Although devastated, Geri said she and the children will get through it all somehow. "They're pretty strong," she said. "It's been a long, gradual loss of their father."

She and Bill met at Loyola Marymount college in California. "I wanted to take a ballroom dance class, and I asked if he'd take it with me," said Geri. "He said yes and by the end of class, we were dating."

She has many happy memories, especially of their vacations. "We enjoyed doing things together and experiencing new and different things," she said. "We'd go to new restaurants, new destinations, and we made the best of everything."

Besides his immediate family, Morrisette leaves his parents, Joseph and Lois Morrisette of West Covina, Calif., and five siblings, Jim Morrisette of Dothan, Ala.; and Mary Bolton, John Morrisette, Cathy Coe and Maggie Morrisette, all of California.

"We're a very close family," said Bolton. "When I was 10 and Bill was 2, every afternoon, I'd sit in a rocking swing outside, sing songs to him and rock him to sleep, under a big avocado tree. Then my mom would come and put him to bed." Years later, when she taught at his high school, he'd come by her class every morning to say hi and chat.

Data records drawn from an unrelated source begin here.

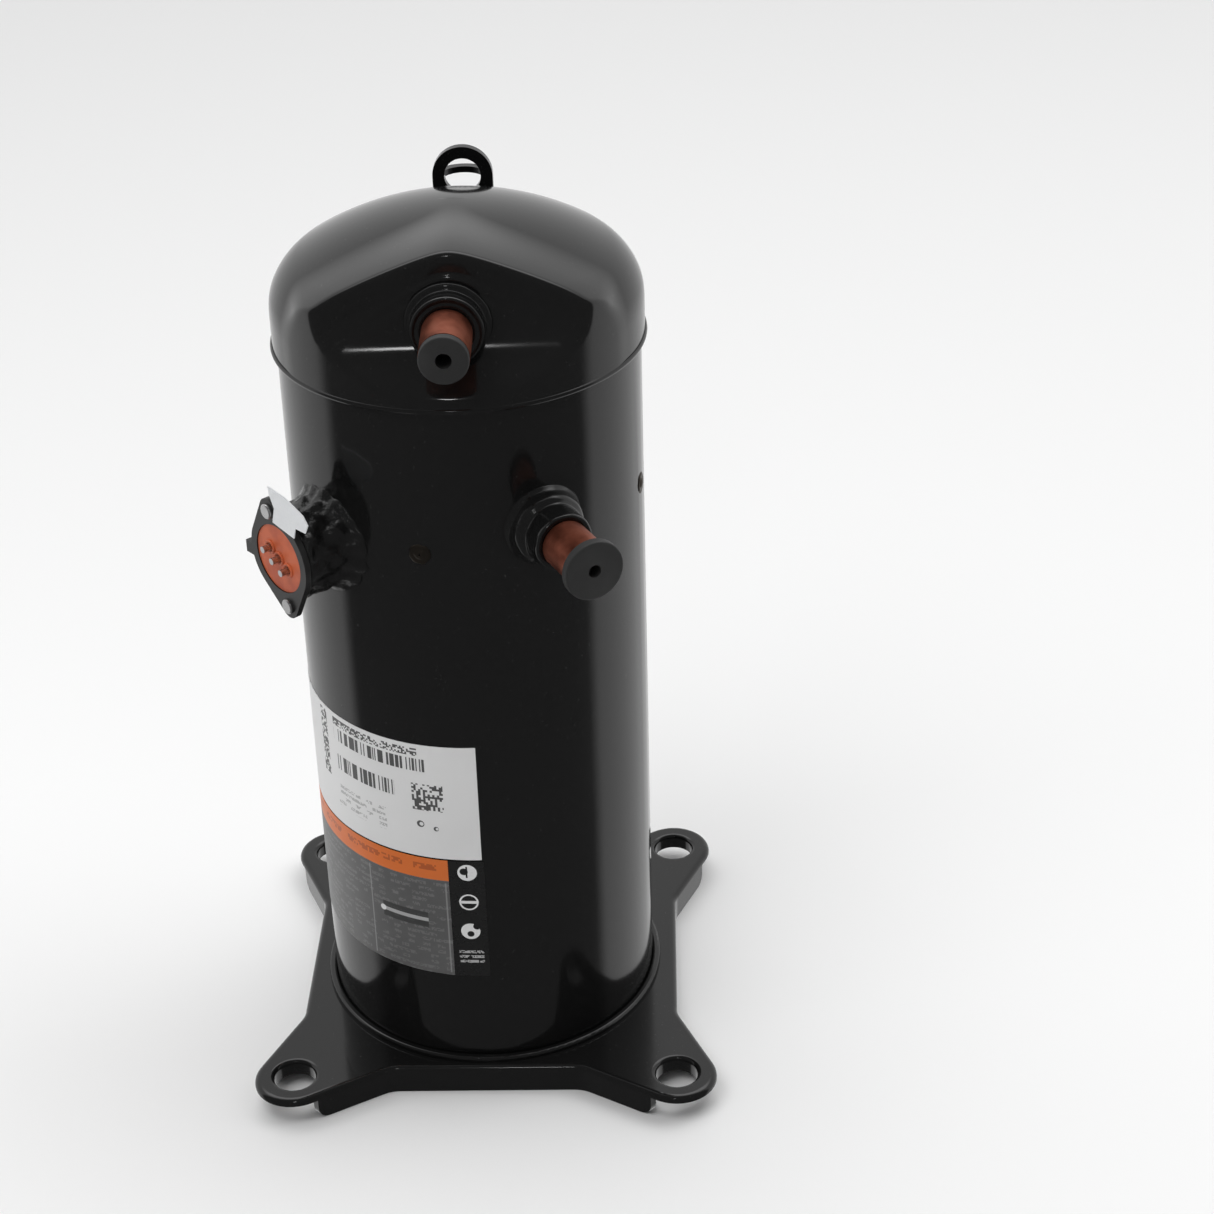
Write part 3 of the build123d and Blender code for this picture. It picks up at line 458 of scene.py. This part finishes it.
def makeSealant():
    plan = blackSealant
    sealant = newFinish("blackSealant")
    lumps = sealant.noise(plan["lump"], 3, 0.6)
    ripple = sealant.noise(plan["ripple"], 2)
    relief = sealant.bump(lumps, plan["lumpHeight"], 0.8)
    relief = sealant.bump(ripple, plan["rippleHeight"], 0.6, relief)
    rough = lumps * plan["lumpRoughness"] + plan["roughness"]
    return sealant.shade(Base_Color=grey(plan["colour"]), Roughness=rough, Normal=relief)


arcPerDegree = pi / 180 * shellR * 1000  # millimetres along the shell


class Print:  # where a point lies on the shell's labels, in degrees, millimetres up and along
    def __init__(self, film):
        self.film = film
        x, y, z = film.axes(film.place())
        turn = y.turnFrom(x) * (180 / pi)
        self.turn = turn - 360 * (turn > 0)
        self.rise = z * 1000
        self.arc = self.turn * arcPerDegree

    def box(self, start, end, low, high):
        return (self.turn > start) * (self.turn < end) * (self.rise > low) * (self.rise < high)

    def random(self, *values):
        cell = self.film.node("CombineXYZ", sockets={n: v for n, v in enumerate(values)})
        return self.film.node("TexWhiteNoise", {"noise_dimensions": "3D"}, {"Vector": cell})

    def whole(self, value, size):
        return (value / size).floor()

    def bars(self, width):
        return self.random(self.whole(self.arc, width)) > 0.48

    def dots(self, size, share=0.5):
        return self.random(self.whole(self.arc, size), self.whole(self.rise, size)) > share

    def words(self, rows, width=1.3, share=0.42):  # rows of short blocks, with no letters in them
        line = self.whole(self.rise, rows)
        block = self.random(self.whole(self.arc, width * 3), line) > share
        cells = self.whole(self.arc, width / 2), self.whole(self.rise, rows / 5)
        stroke = self.random(*cells) > 0.35
        return block * stroke * ((self.rise % rows) < rows * 0.55)

    def disc(self, turn, rise, radius):
        across = self.arc - turn * arcPerDegree
        return (across * across + (self.rise - rise) ** 2).root() < radius


def shadeFilm(film, colour, relief, rough=0.3):
    scuff = film.noise(220, 3)
    under = film.bump(scuff, 0.00003, 0.4)
    raised = film.bump(relief, 0.00002, 0.5, under)
    return film.shade(Base_Color=colour, Roughness=scuff * 0.12 + rough, Normal=raised)


nameplate = {  # each area is its start and end in degrees about the shaft, then its foot and top
    "film": 0.80,
    "aged": 0.93,
    "ink": 0.03,
    "barsUpper": (-143.0, -104.0, 174.5, 181.5),
    "marksUpper": (-143.0, -107.0, 183.0, 187.2),
    "barsLower": (-143.0, -116.0, 158.0, 166.5),
    "marksSide": (-152.0, -147.5, 150.0, 187.0),
    "cells": (-109.7, -99.0, 152.5, 167.5),
    "faint": (-143.0, -120.0, 136.0, 150.0),
    "seals": ((-107.3, 144.5, 1.9), (-102.0, 142.6, 1.3)),  # degrees, height, radius
    "barWidth": 0.62,
    "cellSize": 1.15,
    "faintRows": 3.2,
    "faintInk": 0.45,
}


def makeNameplate():
    plan = nameplate
    film = newFinish("nameplateFilm")
    sheet = Print(film)
    ink = sheet.box(*plan["barsUpper"]) * sheet.bars(plan["barWidth"])
    ink = ink + sheet.box(*plan["barsLower"]) * sheet.bars(plan["barWidth"] * 1.1)
    ink = ink + sheet.box(*plan["marksUpper"]) * sheet.dots(0.9, 0.42)
    ink = ink + sheet.box(*plan["marksSide"]) * sheet.dots(1.1, 0.4)
    ink = ink + sheet.box(*plan["cells"]) * sheet.dots(plan["cellSize"])
    for turn, rise, radius in plan["seals"]:
        middle = sheet.disc(turn + 0.3, rise, radius * 0.55)
        ink = ink + sheet.disc(turn, rise, radius) * (1 - middle)
    faint = sheet.box(*plan["faint"]) * sheet.words(plan["faintRows"]) * plan["faintInk"]
    mask = (ink + faint).atMost(1.0)
    tone = film.mix(film.noise(30, 2), grey(plan["film"]), grey(plan["film"] * plan["aged"]))
    return shadeFilm(film, film.mix(mask * 0.92, tone, grey(plan["ink"])), mask)


warning = {
    "header": 112.5,  # above this the label is orange
    "orange": (0.72, 0.16, 0.02, 1),
    "orangeInk": (0.30, 0.05, 0.01, 1),
    "headerWords": (-170.0, -103.0, 115.4, 121.4),
    "body": 0.085,
    "bodyInk": 0.22,
    "rows": 3.4,
    "rule": (-124.5, -107.0, 86.5, 88.6),
    "ruleField": (3.6, 3.4),  # how far the dark field reaches below and above the rule
    "ruleKnob": 1.7,
    "dividers": (-129.6, -100.4),
    "dividerWidth": 0.5,
    "dividerFoot": 57.0,
}


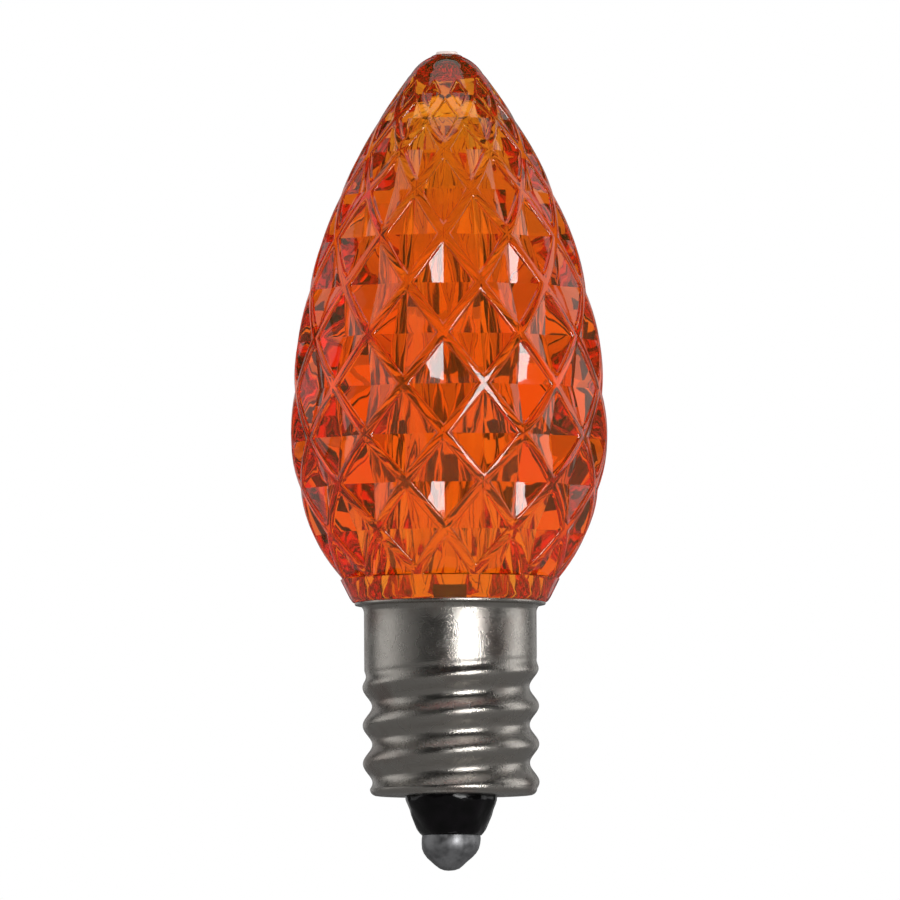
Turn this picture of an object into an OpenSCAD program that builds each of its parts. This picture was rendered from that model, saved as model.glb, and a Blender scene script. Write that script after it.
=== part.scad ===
// Faceted candelabra-base LED Christmas bulb.
// Z runs up the axis of the bulb, and the origin is the lowest point of the soldered centre contact.

/* [Lens] */
// Largest diameter of the lens, over the lattice ribs
lens_d = 21.1; // [19:0.1:24]
// Height of the widest place above the contact
belly_z = 29.2; // [28.5:0.1:31]
// Height of the smooth tip, under the gate mark
tip_z = 54.55; // [53.5:0.05:56]
// Radius of the round tip, under the gate mark
nose_r = 2.81; // [2.5:0.01:3.1]
// How far the lens stands out over the neck, at the top of the neck band
shoulder_w = 0.75; // [0.5:0.05:1.2]
// How far the neck stands out over the rim of the shell
neck_lip = 0.18; // [0.1:0.01:0.35]
// Height of the plain neck band between the shell and the lattice
neck_h = 1.5; // [1.2:0.05:1.8]
// Diameter of the gate mark on the tip
gate_d = 2.1; // [1.5:0.1:2.6]
// Height of the gate mark above the tip
gate_h = 0.15; // [0.1:0.01:0.3]

/* [Lattice] */
// Diamond cells around the lens
columns = 12; // [10:1:14]
// Rows of lattice nodes above the lowest one, an even number
rows = 12; // [10:2:14]
// Turn of the lattice about the axis, in degrees
lattice_turn = -2; // [-15:1:15]
// Width of the ribs between the cells
rib_w = 0.75; // [0.4:0.05:1]
// Depth of a cell as a share of its half width
cell_depth = 0.27; // [0.15:0.01:0.35]
// Height of the smooth cap above the highest nodes
cap_h = 1.55; // [1.3:0.05:2]
// How much the rows close up towards the tip
row_crowding = 0.095; // [0.06:0.005:0.11]

/* [Light core] */
// Wall between the shell and the pocket of the circuit board
pocket_wall = 0.85; // [0.7:0.05:1.05]
// Diameter of the hollow core under its dome
core_top_d = 4.4; // [3:0.1:4.8]
// Wall of the lens above the dome of the core
core_roof = 4; // [3.4:0.1:6]
// Length of the spigot that enters the screw shell
spigot_l = 3.9; // [3.2:0.1:4.2]
// Wall of the spigot
spigot_wall = 1.25; // [1.1:0.05:1.4]
// Clearance between the spigot and the shell, on the radius
spigot_fit = 0.15; // [0.05:0.01:0.25]

/* [Screw shell] */
// Diameter of the plain collar
collar_d = 11.5; // [11.3:0.05:11.6]
// How far the thread crests stand out over the collar
crest_rise = 0.13; // [0.03:0.01:0.2]
// Depth of the thread, from crest to root
thread_depth = 0.63; // [0.5:0.01:0.7]
// Pitch of the thread
thread_pitch = 2.54; // [2.5:0.01:2.6]
// Thickness of the sheet
sheet = 0.25; // [0.2:0.01:0.3]
// How far the rim flares out over the collar
flare_w = 0.62; // [0.5:0.01:0.7]
// Height of the flare
flare_h = 0.65; // [0.5:0.05:0.8]
// Length of the shell from its floor to its rim
shell_l = 12.9; // [12.6:0.1:13.2]
// Length of the plain collar, flare included
collar_l = 4.3; // [4.1:0.1:4.6]
// Round between the side and the floor
floor_round = 0.45; // [0.35:0.05:0.6]
// Diameter of the hole in the floor
floor_hole_d = 6.3; // [6:0.1:6.6]

/* [Base] */
// Height of the shell floor above the tip of the contact
floor_z = 5; // [4.6:0.1:5.4]
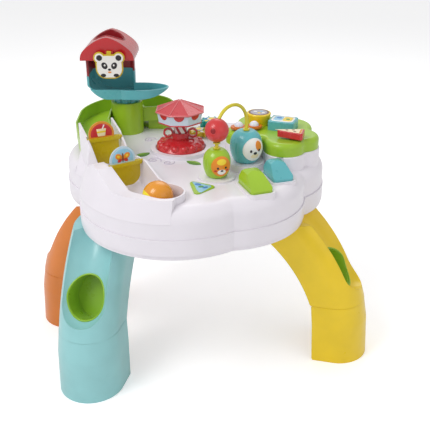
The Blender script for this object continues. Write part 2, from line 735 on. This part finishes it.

His death leaves a deep void, but Bolton accepts it. "He's been sick for so long, we all kind of knew he was on borrowed time," she said. "I'm glad he went peacefully and didn't suffer at the end. He was my hero because he handled his whole ordeal so well. He remained positive and never complained."

She said Bill always made the family laugh. "He was the life of the party," she said. "The other night at dinner, I told everyone, 'We need Bill here to tell a joke.'"

Virginia Run's Shelly O'Neill recalled impromptu dinners her family and the Morrisettes once enjoyed, and just hanging out together in the neighborhood. During Bill's hospital stays, she helped with childcare; now she organizes lists of neighbors to help the Morrisettes with yardwork, meals and babysitting.

"Losing a father, for any child, is bad," said O'Neill. "But they've been going through it for so many years that [actually] they've been mourning him for almost four years."

Another longtime friend, Kristin Chambers of Confederate Ridge, met Geri through the Fairfax County Mothers of Multiples. "We did things together with our twins and then as couples," she said. "My husband and I became good friends with them."

Despite his illness, she said Bill was always at his children's school and sports functions. "He was a great family man, always involved with his kids," said Chambers. "It's very sad — he'll be missed by many people."

Also feeling the loss is Virginia Run's Jeff Nolan, who's known Bill since 1990. He met him through work, and they became good friends. In Nolan's eulogy at the funeral, he said, "We lost Bill too early, but his legacy is enormous — in his faith alone, made larger by his conduct, his compassion, his concern and his living of his faith, every day."

On the job, said Nolan, Bill had "integrity beyond reproach," and was "a tremendous boss and a tremendous friend." His illness progressed, but their friendship remained strong. The men went to Orioles games, movies, dinner, plus nurseries because of Bill's love of flowers and plants. "He was a fun guy to be around," said Nolan. "We spent a lot of time laughing."

But what impressed Nolan most was his buddy's optimism. "Bill never doubted his faith and that there'd be a cure — and he'd be the one to beat it," he said. "He had a tremendous will to go on and to live life in a normal way. He felt lucky and blessed to have the family that he did. He was the best of the best — I'm going to miss him terribly."

A Morrisette Children's Fund has been established at First Virginia Bank. Contributions, payable to Geraldine Morrisette, may be mailed to: Kristin Chambers, 14708 Pickets Post Road, Centreville, VA 20121.